Times are indeed changing and when the Overseer takes his revenge, the result brings changes for everyone though not what might be expected.

Narrated in the first person by Sugar, she is a sweet, engaging, funny, intelligent, spunky girl who has trouble obeying orders and has a curiosity as big as the world.  She wants to be a kid, to play and explore and pretend, but she had to work and that part of her story was hard to read.  And she has her own way of looking at things, all told in speech that is clipped in that way I have noticed kids who are always busy and think sometimes speak, almost telegraph style.

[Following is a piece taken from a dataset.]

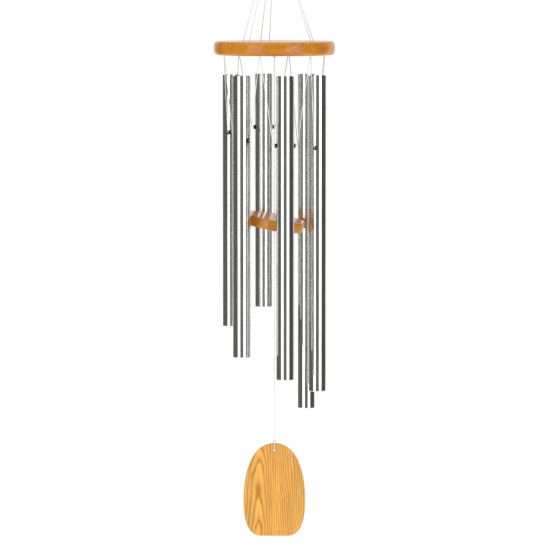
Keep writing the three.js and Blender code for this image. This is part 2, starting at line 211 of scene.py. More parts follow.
# ---- Materials ----
def wood(name, grain_axis, ring_centre, taper, ring_width, colours, finish):
    """Plain-sawn ash. Growth rings are cones about a line along the grain: cut by a face they
    show as arches near the line and as straight grain away from it."""
    material, tree, shader, place = new_material(name)
    dark, middle, light = colours
    moved = add_node(tree, "ShaderNodeVectorMath", {0: place, 1: ring_centre}, operation="SUBTRACT")
    split = add_node(tree, "ShaderNodeSeparateXYZ", {0: moved.outputs[0]})
    across_axes = [axis for axis in "XYZ" if axis != grain_axis]
    across, depth = (split.outputs[axis] for axis in across_axes)
    along = split.outputs[grain_axis]
    drifting_grain, long_grain, fibre_grain = (
        tuple(share if axis == grain_axis else 1.0 for axis in "XYZ") for share in (0.35, 0.12, 0.03))

    depth = add_math(tree, "ADD", depth, add_math(tree, "MULTIPLY", along, taper))
    squares = add_math(tree, "ADD", add_math(tree, "MULTIPLY", across, across),
                       add_math(tree, "MULTIPLY", depth, depth))
    distance = add_math(tree, "SQRT", squares)
    wander = add_noise(tree, add_stretch(tree, place, drifting_grain), 22, 2)
    ragged = add_noise(tree, add_stretch(tree, place, long_grain), 240, 3)
    rings = add_math(tree, "DIVIDE", distance, ring_width)
    rings = add_math(tree, "ADD", rings, add_math(tree, "MULTIPLY", wander, finish["wander"]))
    rings = add_math(tree, "ADD", rings, add_math(tree, "MULTIPLY", ragged, 0.45))
    ring = add_math(tree, "FRACT", rings)
    ring_colour = add_ramp(tree, ring, [
        (0.0, dark), (0.12, middle), (0.38, light), (0.80, light), (0.93, middle), (1.0, dark)])

    fibre = add_noise(tree, add_stretch(tree, place, fibre_grain), 1500, 3, 0.6)
    fibre_shade = add_ramp(tree, fibre, [(0.36, (0.74, 0.66, 0.55, 1)), (0.6, (1, 1, 1, 1))])
    colour = add_mix(tree, 0.75, ring_colour, fibre_shade, "MULTIPLY")
    cloud = add_noise(tree, add_stretch(tree, place, long_grain), 60, 3)
    cloud_shade = add_ramp(tree, cloud, [(0.3, (0.78, 0.7, 0.6, 1)), (0.62, (1.06, 1.06, 1.06, 1))])
    colour = add_mix(tree, finish["cloudiness"], colour, cloud_shade, "MULTIPLY")

    fibre_relief = add_math(tree, "MULTIPLY", fibre, 0.6)
    relief = add_math(tree, "ADD", fibre_relief, add_math(tree, "MULTIPLY", ring, 0.4))
    roughness = add_node(tree, "ShaderNodeMapRange", {
        "Value": fibre, "To Min": finish["roughness"] + 0.1, "To Max": finish["roughness"] - 0.05})
    plug_in(
        tree, shader, Base_Color=colour, Roughness=roughness.outputs[0],
        Normal=add_bump(tree, relief, finish["relief"]))
    shader.inputs["Coat Weight"].default_value = finish["coat"]
    shader.inputs["Coat Roughness"].default_value = finish["coat_roughness"]
    shader.inputs["Specular IOR Level"].default_value = finish["specular"]
    return material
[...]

And I learned something new.  I knew that Chinese immigrants had arrived in this country in the late 1800s but I thought they had mostly settle on the west coast.  That they were hired for plantation work after the Civil War and Emancipation was very new to me, but as Sugar tells out, many former slaves went north and workers were needed.

Mr. Will isn't by any means the kindest man in the world, but he does represent those plantation owners (and others) who recognized that things had change and would continue to change.  He was the forward looking foil to the Overseer's backward looking character.

Jewell Parker Rhodes, who also wrote the wonderful Ninth Ward, really knows how to convey hard, back-breaking work under a burning sun as well as the piteously poor living conditions that former slaves found themselves in.  Freedom clearly does not mean better living conditions.  The former slaves were really now working for very little money - hence the Great Migration north.  On the other hand, Rhodes can convey the feeling of joy and sense of freedom that flying the first kite Sugar had ever seen brought gave her.

On the whole, Sugar is just the kind of book I would have read and loved when I was around 10-11 years old.  BUT...there were some things in the book I find hard to believe as an adult and truly wonder what my 10 year old self would have thought about them.  And I would be curious to know how others feel about them.

The one word that kept playing around in my head while I was reading Sugar was fanciful.  But in a good way for young readers.